The product we built using Cassandra was widely known as our buggiest and least maintainable, and it died a merciful death after several years of being inflicted on customers.
We didn't have a good handle on the exact perf implications of different values of read/write replication. Writing product code to handle a range of eventual consistency scenarios is challenging. The memory consumption and duration of compactions and column/node repair jobs is hard to model and accommodate. It's hard to tell what the cluster is doing at any given moment. Our experience with support plans from Datastax was also pretty dismal.
Maybe the situation has changed since 2016. In my experience with several employers since then, it seems like every enterprise architect fell in love with Cassandra around 2014-2015 and then had a long, painful, protracted breakup.
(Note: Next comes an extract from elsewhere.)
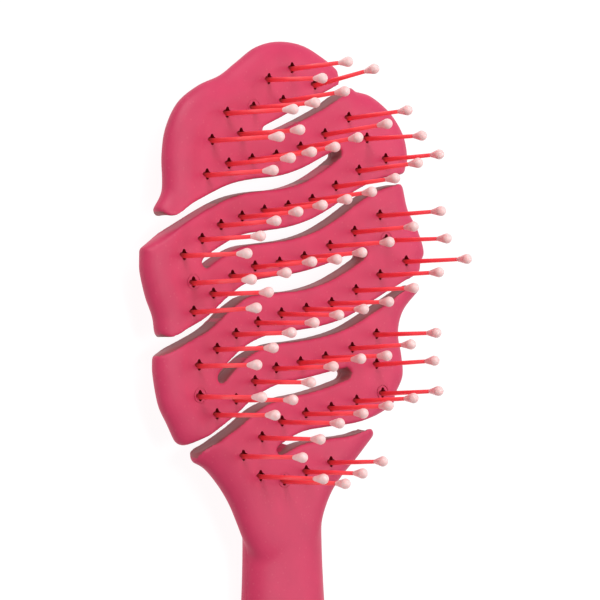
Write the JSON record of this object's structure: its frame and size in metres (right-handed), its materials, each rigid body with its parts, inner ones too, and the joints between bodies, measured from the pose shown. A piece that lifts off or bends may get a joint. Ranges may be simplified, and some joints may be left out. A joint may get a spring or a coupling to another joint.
{
  "type": "vented hair brush",
  "caption": "Vented detangling hair brush with a slotted serpentine head, slim ball-tipped pins and a rounded handle.",
  "frame": {"origin": "centre of the bounding box in plan, on the surface that the back of the grip lies on", "axes": "+Y from the handle to the tip of the head, +Z along the pins, +X to the right of the face"},
  "size_m": [0.0884, 0.2221, 0.0348],
  "materials": {
    "shell": "satin pink plant-fibre plastic with fine specks",
    "carrier": "flexible dark red plastic, satin",
    "pin": "slightly translucent red nylon",
    "ball": "pale pink pearly coating"
  },
  "bodies": {
    "root": {"front_shell": "shell", "back_cover": "shell", "carrier_tip_lobe": "carrier", "carrier_band_1": "carrier", "carrier_band_2": "carrier", "carrier_band_3": "carrier", "carrier_band_4": "carrier", "carrier_band_5": "carrier", "carrier_band_6": "carrier", "carrier_neck": "carrier", "pins_tip_lobe": "pin", "pins_band_1": "pin", "pins_band_2": "pin", "pins_band_3": "pin", "pins_band_4": "pin", "pins_band_5": "pin", "pins_band_6": "pin", "pins_neck": "pin", "balls_tip_lobe": "ball", "balls_band_1": "ball", "balls_band_2": "ball", "balls_band_3": "ball", "balls_band_4": "ball", "balls_band_5": "ball", "balls_band_6": "ball", "balls_neck": "ball"}
  },
  "joints": []
}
However, we also compared it to Scylla's latest release, and though C4 is better*, you can still find other CQL-compatible databases that outperform it. Especially around compactions and topology changes:
I like Scylla. I've been working with it for a while now, and it's a good alternative for transactional loads. It's a hell of a lot faster than Cassandra, and much much much much cheaper than DynamoDB. Cassandra has always felt like improvements came in fits and starts. I work at a Fortune 50 company, and Amazon quoted us ~$2-3 million a year to run our load on Dynamo (we were paying $350k/year for Aurora). With Scylla, we're looking at > $100k to get an order of magnitude better performance and a nice stable system that doesn't wake me up in the middle of the fucking night.
I was following Scylla since the beginning (only because I like their mascot), and it's actually sort of interesting to see what's going on with the company. I've spent the past few years designing things where transactional systems backed by Cassandra. This is the first time I've been able to use Scylla on someone else's dime, though. The unpleasantly big company I'm at right now is looking to replace a bunch of infrastructure with ScyllaDB (Couchbase, Cassandra, Elasticsearch, DynamoDB). It's catching on for sure, but it still doesn't return any results when I search Dice. It looks like Discord is hiring, though...
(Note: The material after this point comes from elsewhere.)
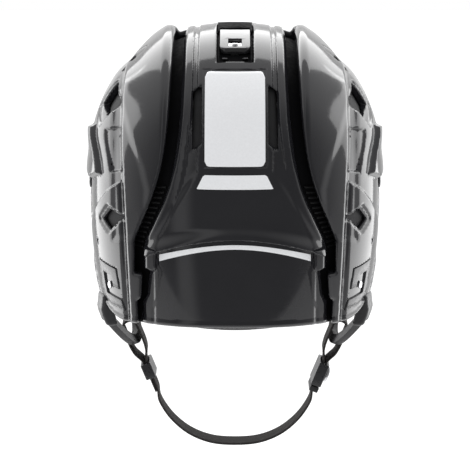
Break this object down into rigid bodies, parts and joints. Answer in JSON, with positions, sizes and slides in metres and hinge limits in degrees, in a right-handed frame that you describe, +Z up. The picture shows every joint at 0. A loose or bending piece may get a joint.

I'd love to hear how Dynamo would end up being $2-3 million a year They sure do a great job of convincing people that it's cheap so I'm curious where the cost seems to blow up?
If you are doing north of a million ops on DynamoDB you can quickly run into the $2-3 million a year range.
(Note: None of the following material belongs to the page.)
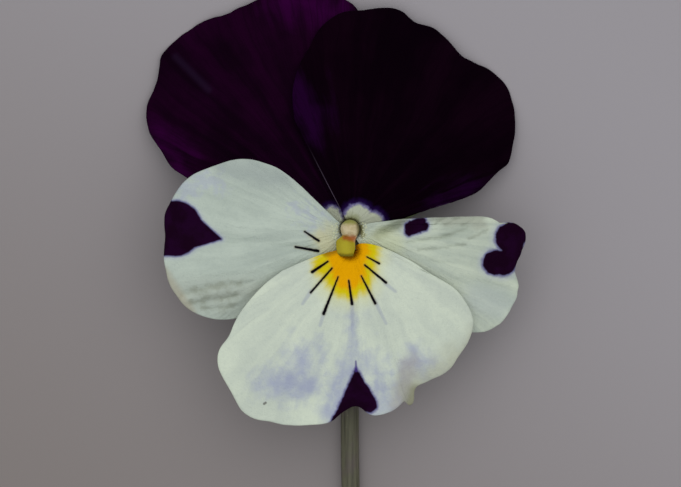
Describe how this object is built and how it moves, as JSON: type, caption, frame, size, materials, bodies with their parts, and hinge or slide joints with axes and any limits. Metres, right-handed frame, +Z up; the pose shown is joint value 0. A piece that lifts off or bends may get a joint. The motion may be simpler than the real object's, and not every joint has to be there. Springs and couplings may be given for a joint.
{
  "type": "viola flower",
  "caption": "Cut viola flower lying face up: dark purple upper petals, pale side and lower petals with a yellow eye, sepals, stamens, pistil and a hooked stem.",
  "frame": {"origin": "middle of the flower's box on the surface it lies on", "axes": "+Z up out of the face, -Y along the stem towards its cut end, +X to the flower's right as seen from above"},
  "size_m": [0.037, 0.0852, 0.0106],
  "materials": {
    "petal_purple": "matte",
    "petal_pale": "matte",
    "leaf_green": "satin",
    "stem_green": "satin",
    "pistil": "satin",
    "anther": "matte"
  },
  "bodies": {
    "root": {"petal_upper_left": "petal_purple", "petal_upper_right": "petal_purple", "petal_side_left": "petal_pale", "petal_side_right": "petal_pale", "petal_lower": "petal_pale", "sepal_1": "leaf_green", "sepal_2": "leaf_green", "sepal_3": "leaf_green", "sepal_4": "leaf_green", "sepal_5": "leaf_green", "stem": "stem_green", "bract_left": "leaf_green", "bract_right": "leaf_green", "pistil": "pistil", "stamen_1": "anther", "stamen_2": "anther", "stamen_3": "anther", "stamen_4": "anther", "stamen_5": "anther"}
  },
  "joints": []
}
In this 2018 benchmark, we were able to calculate that a sustained, provisioned of only 160k write ops / 80k read ops for DynamoDB would cost >$500k per year:
That was a few years ago. These days, according to our most current pricing you could do DynamoDB provisioned, 1 year reserved for $38,658/month, which is "only" $463,896 annually (pop up the "Details" button and choose "vs. DynamoDB"):
The same workload on Scylla Cloud would run $29,768 reserved/month, or $357,216 per annum — 77% cheaper.
Of course, all of this is just pure list price. Depending on volume you might be able to negotiate better pricing. However, you'd need a really steep discount for DynamoDB just to get back to Scylla Cloud's list price.
Let me know if you spot any math errors or omissions on my part.
> Maybe the situation has changed since 2016. In my experience with several employers since then, it seems like every enterprise architect fell in love with Cassandra around 2014-2015 and then had a long, painful, protracted breakup.
I think 2012-2014 was peak marketing from DataStax. There would be some new major feature with every new blog post, and it would mostly never work as expected. Between 2017 and now, things have settled down.
I've used Cassandra at two companies, and had the exact same experience as you at the first company. At a much bigger company that had some very, very highly paid Cassandra DBAs it was actually a relatively smooth experience.
I don't think it would be appropriate for me to say very specifically, but I suspect about double what a software engineer with the same amount of experience would earn.
Data is big $$$. Slap a couple of NoSQL databases and Spark on your resume and watch the money roll in. DBAs are disappearing with managed services, though.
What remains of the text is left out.